If properly timed and disease a present threat: Wheat fungicides good investment

Aug 4, 2005 12:00 PM, By Molly Mason Farm Press Editorial Staff

Spraying wheat could pay off. Texas A&M-Commerce researchers monitoring relationships between fungicides, increased disease pressure, and doubled crop yields say studies support judicious use of fungicides.

“If a fungicide is properly timed and the disease is a present threat, a $2.50 return on every dollar spent is likely,” says Jim Swart, Extension integrated pest management specialist at Texas A&M-Commerce.

Swart has been working with wheat disease for more than 20 years.

In 1984, Swart and Don Reid, professor of agronomy, began doing applied research with foliar fungicides.

Swart says, “The two main diseases limiting high yields in wheat crops are leaf rust and stripe rust.”

Stripe rust was a particularly prominent threat in Northeast Texas this year. Some crops treated actually doubled in yield. Leaf rust posed less of a threat this season but, with fungicide applications, yield increase was still substantial, up 30 percent to 40 percent, says Swart.

Alton Norman, Howe, Texas, wheat producer, says the last two years fungicides increased yields, improved test weights, and strengthened wheat straw.
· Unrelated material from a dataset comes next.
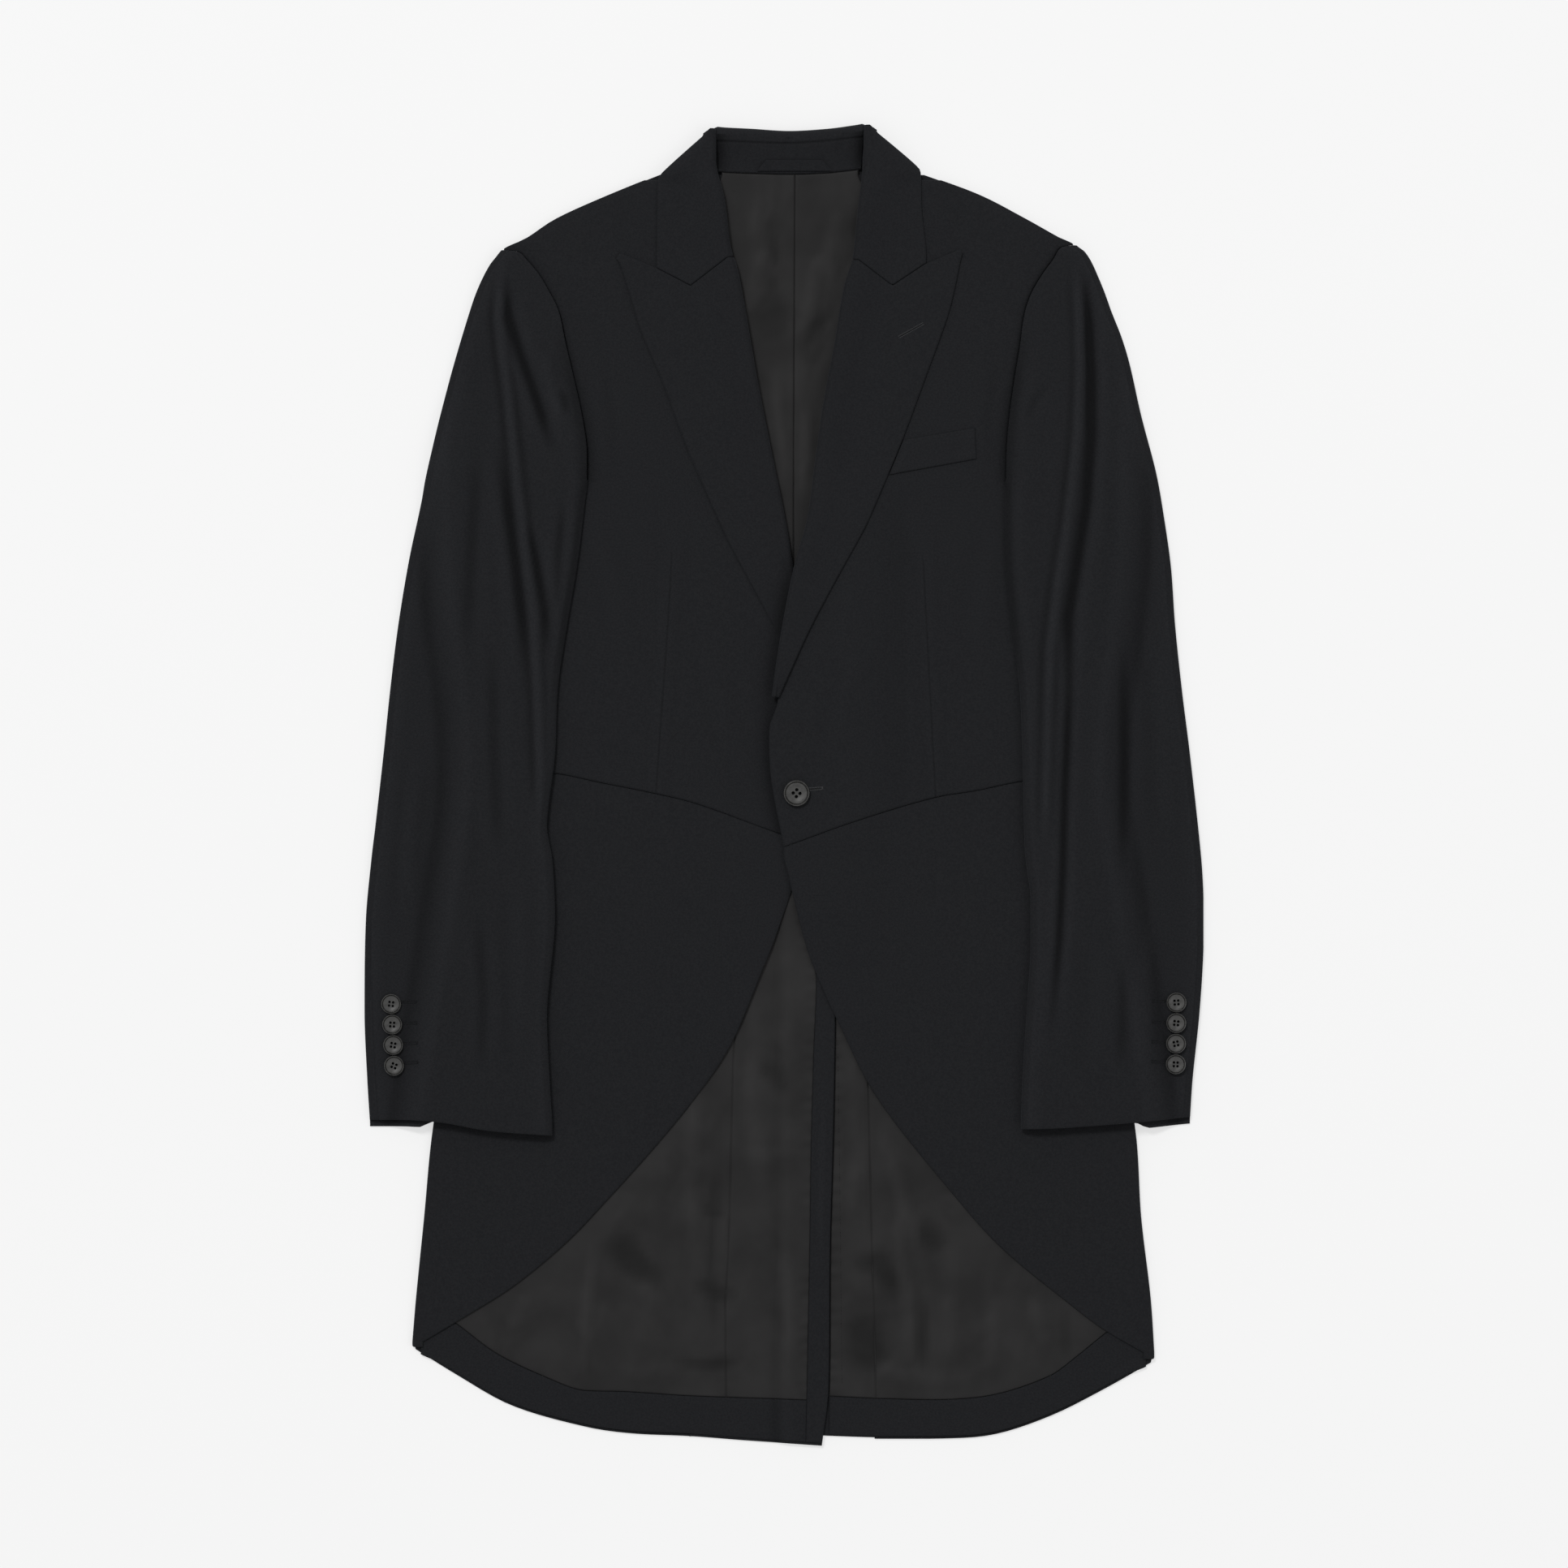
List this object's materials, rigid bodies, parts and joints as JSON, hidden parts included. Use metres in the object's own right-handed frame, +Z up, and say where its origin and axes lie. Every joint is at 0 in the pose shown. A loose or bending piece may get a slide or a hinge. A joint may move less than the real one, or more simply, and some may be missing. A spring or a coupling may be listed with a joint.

Norman sprays a split application of Quilt — 7 ounces early in the growing season and 7 ounces six weeks later — on susceptible varieties, Pioneer 25R78 and 2549, which tend to rust earlier than 2557. “One 14-ounce application of Quilt is adequate for 2557,” he says.

Larger spray tips

Norman recommends changing to larger spray tips and removing some strainers when applying Quilt. “We had a little difficulty with stopped-up tips and screens,” he says.

Timing also affects fungicide efficiency.

“You want to spray ahead of the disease, but if you're too early the material will not be around to protect the flag leaf during the critical grain filling period,” says Swart. He advises applying the treatment as late as possible in the growing season because a single fungicide application will only offer 25 days of leaf protection.

He and Reid have been experimenting with split applications of fungicides at reduced rates with good success. The fungicides studied in recent years include Quilt, Stratego, Headline, propiconazole (Tilt, Propimax), and Folicur. All these materials have provided good to excellent disease control and, except for Folicur, are labeled for wheat.

Fungicides appear to be a good investment. Swart says spending $14 per acre for fungicides to control leaf rust could increase returns as much as $35. Even greater returns are possible when fungicides are used to protect the crop from an early stripe rust infection.

“It's a judgment call on whether to use fungicides or not, but it looks like we'll have to spray every year now to help with quality,” says Norman.